Greetings! Liv here, known as Alatariel on the forums. Here's
what I did to make Lucy's Blue Narnian Dress for my younger
sister when we went to the midnight showing of The Lion, the
Witch and the Wardrobe
Materials: 3 yds of blue polyester cloth that looked and
felt a little like suede-cloth ($3 per yd at JoAnn Fabrics),
2 yds pale blue cotton from Goodwill, blue satin ribbon, and
three silver Celtic knot buttons.
Pattern: My dress pattern was very loosely based on Butterick
4099, an easy children's pattern. I redrew the sleeves, altered
the neckline heavily to allow for the slit with buttons, and
lengthened the skirt. I started this dress in August, before
there were many reference pictures, so I made it with bodice
and skirt seams, rather than side seams like the original.

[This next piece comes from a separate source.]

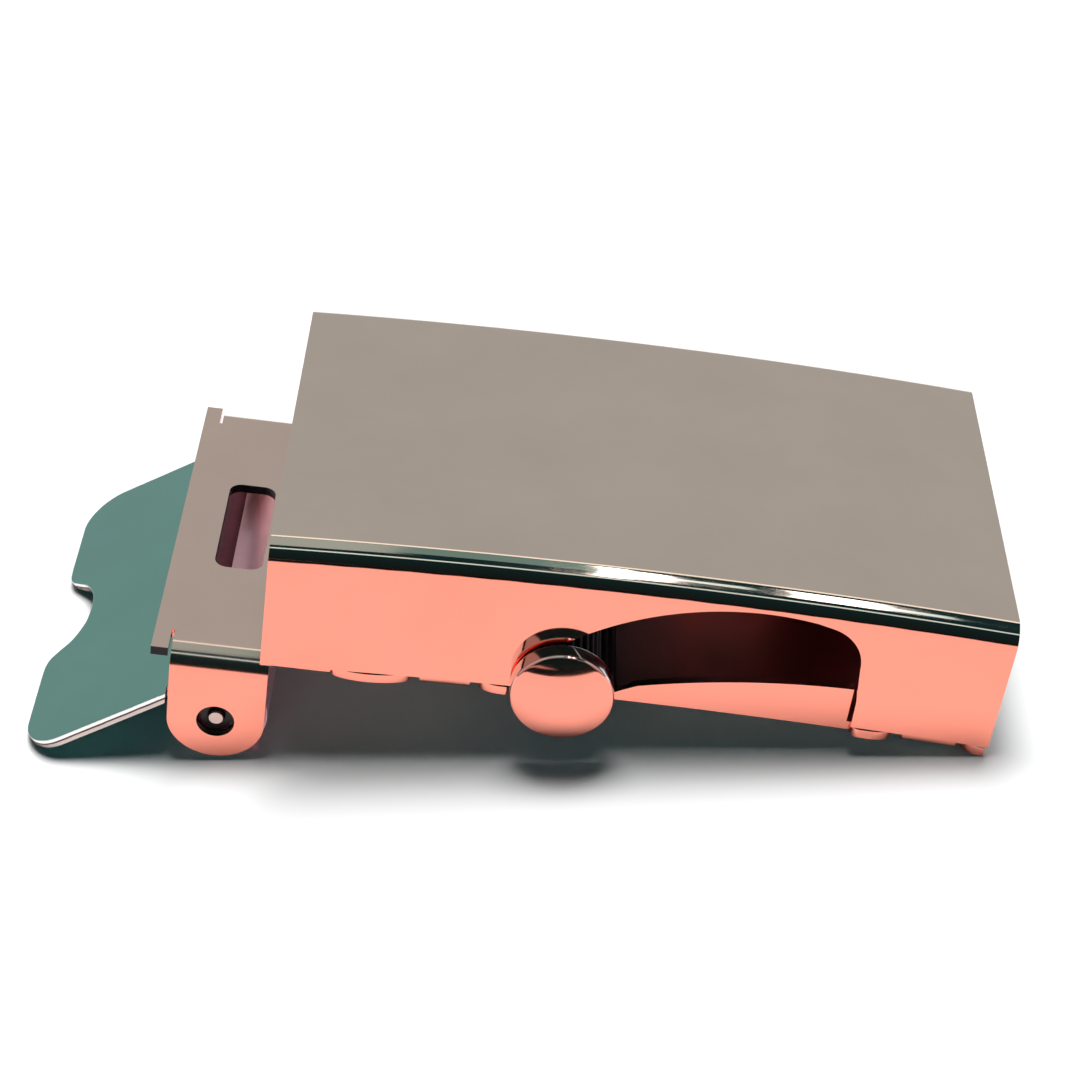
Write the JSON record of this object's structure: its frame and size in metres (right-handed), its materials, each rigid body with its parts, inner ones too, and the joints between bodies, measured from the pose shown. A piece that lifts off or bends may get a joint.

Making of: I didn't really use the directions on the pattern,
mainly fitting them together and altering them to fit the
concept I had from the pictures I had seen. The bodice and
sleeves were fully lined with the light blue fabric. For the
neckline buttoning, I sewed small loops of blue ribbon on
one side of the slit, and my three buttons on the other side.
I set a short zipper in the back for ease getting in and out
of the dress. I left off the embroidery as I was running out
Extras: My little sister and I are both Scottish Highland
dancers, and our shoes, called ghillies, are almost exactly
what Lucy wore, so she wore those for her shoes. Here's a
We found a red tooled leather belt at Goodwill, so we went
with that and dispensed with the cordial bottle, as I was
running out of time with three other costumes to make!
Well, that's how I did it! I had a wonderful time researching
and making this costume, and I hope you enjoyed reading about
it! Many thanks to NarniaWeb and the other Narnian costumers
for your help and encouragement!
The cloak was a lovely lightweight green fabric I found at
goodwill, and there was just enough to make a cloak. It's
a basic semi-circle with a pointed hood. It's cut to just
hang off the shoulders, but stay back, out of the way. The
clasp is a gold clasp from JoAnn's, w/ a pretty design.
For the quiver, I didn't want to paint it white since it
was my grandpa's hunting quiver, so I painted on some simple
swirly designs. The arrows were also hunting arrows, but the
colors were perfect! So I sawed off the arrowheads to make
them safe for public. I don't hunt anyway.
The sword-belt (I know, I know,.. but I thought the outfit
looked better w/ a sword!) was a modified luggage strap, and
can hold the sword horizontal or at a 90 degree angle. (It
hangs a lot better when I'm wearing it, that dressform is
The shooting glove was originally a lighter color, I just
glued a darker leather on top of it (main part only). The
bow is not safe strung, but I painted it brown & white
so it would look cool, originally for an elf costume. The
wristguard has no modifications.
Didn't have time to make a new dress, so I used this one,
(storebought) 'cause it had a good look, including bell (?)
sleeves that you can't really see well in the pictures. Not
shown are: brown & black leather riding boots, and an
optional crown (who fights w/ crowns? but it looks cool.)
that I made w/ silver floral wire. I guess I'll include a
link to crown pics too. I know it's not canon from the movie,
but I made what I could w/ the time & resources I had,
and wore it that night (midnight show), and can't wait for
the next time!
We used McCall's pattern M4491, view C. For the sleeves,
we drew an extension pattern, including the slits above the
elbow and the flared cuff. We extended the lining and gathered
it where it shows through the slits. At the neckline, we cut
and sewed a slit. Then on either side of the slit we put in
two eyelets and laced them up. From the lining pattern we
made an insert with a higher neckline, and when worn it looks
like a seperate underdress at the neck. After visiting several
fabric stores and looking online, we were finally able to
get a nice medium-weight cotton blend fabric in a good green.
It's been very nice for this outfit since it has a slight
stretch to it.
I am on the left, as Lucy Pevensie, and my friend, Aidan-Lalaith,
is on the right as the White Witch. Since neither of us could
afford anything fancy, we raided the goodwill and came out
with my costume (a plaid skirt, green sweater and cotton shirt),
Although the green sweater isn't too accurate, it was fun!
(For the WW, we went more with generalizations rather than
the specific movie WW, and went snow queen style, with the
white coat, white layered skirt, and icy blue make-up. To
top it off, she's wearing a starry coronet, and we dusted
snow on each other!
Although our costumes aren't very movie accurate, we still
had a blast making and wearing them, and we even got a few
comments on them!
Susan's Coronation Gown
Using the McCall's pattern [link]
recommended by the Narnia site, and an afternoon hunting for
fabric in Los Angeles Fashion district, I constructed the
dress. The body of the dress is the powder blue patterned
silk jacquard fabric. the sleeves are a silky crepe. The gold
detail is just trim and buttons I found at the local fabric
store. I free handed the cape, and it wasn't as perfect as
I wanted it to be, but it was close. The crown is made out
of silk flowers that I fashioned then spray-painted gold.